In April, the Queensland government settled a Federal Court action in which six Palm Island Elders alleged that the government had unlawfully discriminated against them by failing to pay them award wages between 1975 and 1984. The government published an apology expressing 'its regret for the personal hurt suffered by each of the complainants as a result of the discrimination'. The Elders were also paid $7,000 each.

The Elders originally lodged complaints with the Human Rights and Equal Opportunity Commission (HREOC) in 1985. Eleven years later, a HREOC inquiry conducted by Commissioner Bill Carter found that the government had 'intentionally, deliberately and knowingly discriminated against' the complainants.

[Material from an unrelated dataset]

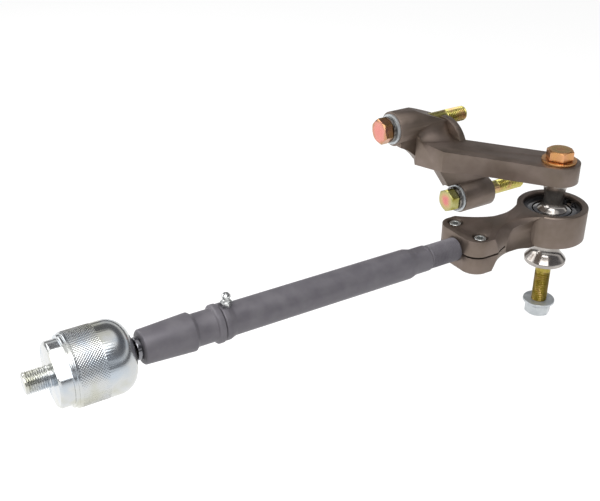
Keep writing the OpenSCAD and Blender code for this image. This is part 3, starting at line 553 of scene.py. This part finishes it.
def root_fillet(name, left, right):
    """The fillet between the arm's top and the upper boss, carried along the boss from left to
    right. Each section is an arc that touches both: its centre lies one radius r above the
    arm's top and r + BOSS_R from the boss's axis. r grows by a smooth step over 20 mm, and
    shrinks again so that the arc stays 0.4 mm under the boss's sloping crown. The rest of the
    section is buried, and the left end follows the side of the block below it."""
    x = np.linspace(left, right, STATIONS)
    grown = np.clip((x - left) / 20.0, 0, 1)
    radius = LEAST_R + (WIDEST_R - LEAST_R) * grown ** 2 * (3 - 2 * grown)
    room = BOSS_R - 0.4 - np.clip(x - CROWN_X, 0, None) * math.tan(CROWN_SLOPE)
    radius = np.minimum(radius, BOSS_R * (UPPER_Z - ARM_TOP + room) / np.maximum(BOSS_R - room, 0.5))
    rise = ARM_TOP + radius - UPPER_Z
    reach = np.sqrt((radius + BOSS_R) ** 2 - rise ** 2)
    turn = np.linspace(0, 1, 18)[None, :] * np.arctan2(reach, rise)[:, None]
    y = (KNUCKLE_Y - reach)[:, None] + (radius - 0.03)[:, None] * np.sin(turn)
    z = (ARM_TOP + radius)[:, None] - (radius - 0.03)[:, None] * np.cos(turn)
    y = np.column_stack([y, np.full((STATIONS, 2), KNUCKLE_Y - 8), y[:, 0]])
    z = np.column_stack([z, z[:, -1], np.full((STATIONS, 2), ARM_TOP - 5)])
    side = left + np.clip(BLOCK_TIP_Y - y, 0, None) * BLOCK_LEAN
    share = ((x - left) / (right - left))[:, None]
    points = np.stack([side + (right - side) * share, y, z], -1).reshape(-1, 3)
    return placed(name, points, tube_faces(STATIONS, y.shape[1]), sharp=40)


fitted(root_fillet("brace_arm_root", BEARING_X - 75.2, BEARING_X - 40.0), anodised, "knuckle_side", "billet")


# Pivot and knuckle bolts: M14 steel, yellow zinc plated and passivated. The pivot's head is
# copper and olive; the knuckle bolts' heads flash salmon pink, with yellow-green round that.
HEX_ACROSS, BOLT_PITCH = 21.0, 2.0


def passivated(name, centre, along, reach, colours):
    """Yellow passivated zinc: a ramp of colours follows the distance from the bolt's axis, up
    to the given reach, and a cloudy noise of about 6 mm stirs it."""
    material, out = blank(name)
    place = add(material, "ShaderNodeTexCoord")
    moved = add(material, "ShaderNodeVectorMath", {"operation": "SUBTRACT"}, in0=place.outputs["Object"],
                in1=tuple(c * MM for c in centre))
    keep = tuple(1.0 - abs(a) for a in along)
    across = add(material, "ShaderNodeVectorMath", {"operation": "MULTIPLY"}, in0=moved.outputs[0], in1=keep)
    far = add(material, "ShaderNodeVectorMath", {"operation": "LENGTH"}, in0=across.outputs[0])
    cloud = add(material, "ShaderNodeTexNoise", Vector=place.outputs["Object"], Scale=170.0, Detail=3.0)
    stir = add(material, "ShaderNodeMath", {"operation": "MULTIPLY_ADD"}, in0=cloud.outputs["Fac"],
               in1=0.006, in2=far.outputs["Value"])
    part = add(material, "ShaderNodeMapRange", Value=stir.outputs[0], in1=0.003, in2=reach * MM)
    tone = add(material, "ShaderNodeValToRGB", Fac=part.outputs[0])
    ramp = tone.color_ramp.elements
    ramp[0].position, ramp[0].color = 0.0, srgb(colours[0])
    ramp[1].position, ramp[1].color = 1.0, srgb(colours[-1])
    for index, colour in enumerate(colours[1:-1]):
        ramp.new((index + 1) / (len(colours) - 1)).color = srgb(colour)
    gloss = add(material, "ShaderNodeMapRange", Value=cloud.outputs["Fac"],
                in1=0.3, in2=0.7, in3=0.22, in4=0.34)
    shader = add(material, "ShaderNodeBsdfPrincipled", Base_Color=tone.outputs["Color"], Metallic=1.0,
                 Roughness=gloss.outputs[0])
    material.node_tree.links.new(shader.outputs[0], out.inputs[0])
    return material


def bolt(name, length, thread, start, along, turn, material, shank, node):
    """A bolt: a hexagon head 8.8 mm high with a 30 degree chamfer, a plain shank and a thread.
    Station 0 is the underside of the head, and all below it has the shank's finish. The head
    is turned by so many degrees."""
    def form(station, angle, radius):
        """Hexagon on the head and thread on the shank."""
        head = (station > 0.01) & (radius > 7.2)
        hexed = np.minimum(radius, hexagon(HEX_ACROSS, angle, math.radians(turn)))
        return threaded(station, angle, np.where(head, hexed, radius), 0.6 - length, thread - length,
                        BOLT_PITCH)
    profile = rounded([(-length, 0.0), (-length, 5.7), (1.3 - length, 7.0), (thread - length, 7.0),
                       (thread - length + 0.8, 6.85), (0.0, 6.85), (0.0, 9.9), (0.5, 10.2), (0.55, 12.2),
                       (7.5, 12.2), (8.75, 9.9), (8.8, 9.6), (8.8, 0.0)], 0.25)
    profile = divided(divided(profile, 0.18, -length + 0.3, thread - length + 0.5), 0.15, 7.0, 8.79)
    made = fitted(turned(name, profile, 72, start, along, form, sharp=28), material, "knuckle_side",
                  "yellow_zinc", node)
    made.data.materials.append(shank)
    middle = np.empty(len(made.data.polygons) * 3)
    made.data.polygons.foreach_get("center", middle)
    below = (middle.reshape(-1, 3) - np.asarray(start) * MM) @ np.asarray(along, float) < 0
    made.data.polygons.foreach_set("material_index", below.astype(int))


# Below the head the passivation is a greener yellow, and darker on the pivot bolt. A flat
# washer 2.5 mm thick lies under each head, with a spring washer of 3.5 mm on the knuckle bolts.
UPPER_SEAT_X, LOWER_SEAT_X = BEARING_X - 93.0, BEARING_X - 6.7
FLAT_WASHER, WASHER_STACK = 2.5, 6.02
olive_shank = metal("olive_zinc_shank", ["#8E7C36", "#A39448", "#B39A62"], (0.24, 0.36), 8.0)
yellow_shank = metal("yellow_green_zinc_shank", ["#B9AE66", "#C2BA70", "#C9A27E"], (0.22, 0.32), 16.0)
bolt("pivot_bolt_threaded", 152.0, 42.0, (BEARING_X, 0, ARM_TOP + FLAT_WASHER + 0.02), (0, 0, 1), 29.0,
     passivated("yellow_zinc_pivot_bolt", (BEARING_X, 0, 0), (0, 0, 1), 16.0,
                ["#B07A4A", "#B98A50", "#A98C4C", "#C8945E", "#DA9F74"]), olive_shank, "pivot_bolt")
bolt("knuckle_bolt_upper_threaded", 90.0, 24.0, (UPPER_SEAT_X - WASHER_STACK, KNUCKLE_Y, UPPER_Z), (-1, 0, 0),
     -15.0, passivated("yellow_zinc_upper_bolt", (0, KNUCKLE_Y, UPPER_Z), (1, 0, 0), 18.0,
                       ["#DE9086", "#DE9086", "#DC968A", "#B48A60", "#8E7840"]), yellow_shank,
     "knuckle_bolt_upper")
bolt("knuckle_bolt_lower_threaded", 90.0, 34.0, (LOWER_SEAT_X - WASHER_STACK, KNUCKLE_Y, LOWER_Z), (-1, 0, 0),
     28.0, passivated("yellow_zinc_lower_bolt", (0, KNUCKLE_Y, LOWER_Z), (1, 0, 0), 15.5,
                      ["#D07A80", "#D68A80", "#C4A87C", "#B0AC78", "#8E8636"]), yellow_shank,
     "knuckle_bolt_lower")


# Washers: a thick copper-yellow washer under the pivot bolt's head, and a silver flat washer
# with a split spring washer under each knuckle bolt's head. All are stamped or coiled steel.
WASHER_BORE_R = 7.3


def washer(name, outer, thick, start, along, material, slot, node):
    """A stamped ring with eased edges."""
    ring = rounded([(0.0, WASHER_BORE_R), (0.0, outer), (thick, outer), (thick, WASHER_BORE_R),
                    (0.0, WASHER_BORE_R)], 0.35)[:-1]
    fitted(turned(name, ring, 96, start, along), material, "knuckle_side", slot, node)


nut_zinc = metal("pale_zinc_plating", ["#B4B9BC", "#CACED0"], (0.28, 0.38), 7.0, metallic=0.7)
orange_zinc = metal("orange_zinc_plating", ["#C48A58", "#D0A068"], (0.25, 0.35), 5.0)
washer("pivot_washer_zinc", 15.0, FLAT_WASHER, (BEARING_X, 0, ARM_TOP), (0, 0, 1), orange_zinc, "yellow_zinc",
       "pivot_washer")
SEATS = (("upper", UPPER_SEAT_X, UPPER_Z), ("lower", LOWER_SEAT_X, LOWER_Z))
for name, x, z in SEATS:
    washer("flat_washer_" + name, 14.0, FLAT_WASHER - 0.05, (x, KNUCKLE_Y, z), (-1, 0, 0), nut_zinc,
           "bright_zinc", "knuckle_washers")


def split_washer(name, outer, thick, lead, start, along):
    """A spring washer: a square section carried round 352 degrees of a helix that climbs by
    lead; both ends are closed, and every corner of the section but the first is eased."""
    along = np.asarray(along, float)
    u = np.cross((0, 1, 0), along)
    v = np.cross(along, u)
    section = rounded([(0, WASHER_BORE_R), (0, outer), (thick, outer), (thick, WASHER_BORE_R),
                       (0, WASHER_BORE_R)], 0.3, 3)[:-1]
    turn = np.radians(np.linspace(20, 372, 90))[:, None]
    station = (section[:, 0] + (turn / turn[-1] - 0.5) * lead)[..., None]
    radius = section[:, 1][None, :, None]
    points = (np.asarray(start, float) + station * along
              + radius * (np.cos(turn)[..., None] * u + np.sin(turn)[..., None] * v)).reshape(-1, 3)
    return placed(name, points, tube_faces(len(turn), len(section)))


bright_spring = metal("zinc_spring_steel", ["#6E6A66", "#8A8682"], (0.2, 0.3), 4.0)
for name, x, z in SEATS:
    fitted(split_washer("lock_washer_" + name, 12.0, 3.3, 0.35, (x - FLAT_WASHER, KNUCKLE_Y, z), (-1, 0, 0)),
           bright_spring, "knuckle_side", "spring_steel", "knuckle_lock_washers")


# Flange nut: M14 steel, zinc plated a pale blue-white, with its flange towards the steering
# arm, which the nut clamps against the lower spacer.
def nut_form(station, angle, radius):
    """The hexagon below the flange; the flange itself stays round, and so does the bore."""
    return np.where((radius > 8.5) & (station < 9.7), np.minimum(radius, hexagon(HEX_ACROSS, angle)), radius)


nut = rounded([(0.0, 7.0), (0.0, 9.9), (1.3, 12.2), (9.6, 12.2), (9.7, 11.3), (12.0, 14.5), (13.6, 14.5),
               (14.0, 14.1), (14.0, 7.0), (0.0, 7.0)], [0.2, 0.3, 0.2, 0.1, 0.3, 0.5, 0.4, 0.3])[:-1]
fitted(turned("flange_nut_zinc", divided(nut, 0.15, 0.0, 1.6), 72, (BEARING_X, 0, -97.0), (0, 0, 1), nut_form,
              sharp=28), nut_zinc, "knuckle_side", "bright_zinc", "flange_nut")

The Minister for Families, Youth and Community Care, Mr Kev Lingard MLA, initially refused to abide by Commissioner Carter's recommendations that the government apologise to the complainants and compensate them. The complainants, with the assistance of the Foundation for Aboriginal and Islander Research Action (FAIRA), took their case to the Federal Court. The Minister reconsidered his position after justice Doug Drummond recommended the parties pursue further mediation.

FAIRA has estimated that thousands of Aboriginal people who were Queensland government employees suffered similar discrimination even after the Racial Discrimination Act 1975 (Cth) made this discrimination unlawful. The Queensland government has not admitted that its actions were unlawful, and argues that similar claims will be prevented by statute of limitations laws.